To support the method of apportionment employed, thorough documentation is vital. This includes:

  • Detailed breakdown of income and expenses: This should clearly show the sources of income and how the expenses relate to each source.
  • Justification for the chosen method: The assessee needs to explain why a particular method is deemed appropriate and demonstrate that it is consistent with the principles of reasonableness and fairness.
  • Supporting evidence: This could include invoices, receipts, time sheets, production records, and any other documents that support the allocation.
  • Consistency in application: The assessee should demonstrate consistency in applying the chosen method over time unless there are justifiable reasons for a change.

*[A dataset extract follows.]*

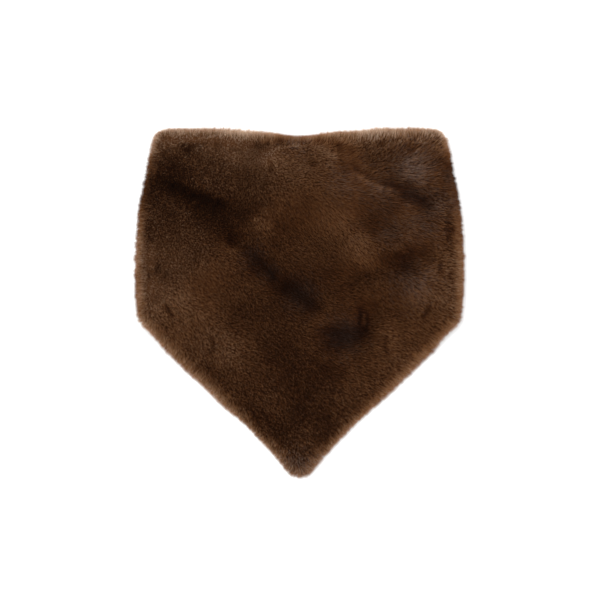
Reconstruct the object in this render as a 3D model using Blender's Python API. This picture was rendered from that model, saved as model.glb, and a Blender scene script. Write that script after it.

Penalties for Incorrect Apportionment

Incorrect apportionment may lead to several consequences:

  • Additional Tax Liability: If the apportionment is deemed unreasonable and results in a lower tax liability than what is due, the assessing officer can recalculate the tax based on a more appropriate method, leading to additional tax demands.
  • Interest and Penalties: The Income Tax Department may levy interest and penalties on the unpaid tax amount, depending on the extent of the discrepancy and any deliberate attempt to evade tax.
  • Legal Proceedings: In cases of significant discrepancies or intentional manipulation, the assessee may face legal proceedings and potential prosecution for tax evasion.

Conclusion

Apportionment of income is a complex but crucial aspect of income tax calculation in India. Understanding the principles, methods, and legal framework governing apportionment is essential for taxpayers and tax professionals. Adopting a transparent and consistently applied method, supported by sufficient documentation, is crucial to minimize the risk of disputes with the Income Tax Department. When in doubt, seeking professional tax advice is strongly recommended to ensure compliance with the Income Tax Act, 1961 and to avoid potential penalties and legal issues. It is imperative to remember that this article provides general guidance; the specifics of each case will always necessitate careful consideration and often professional legal input.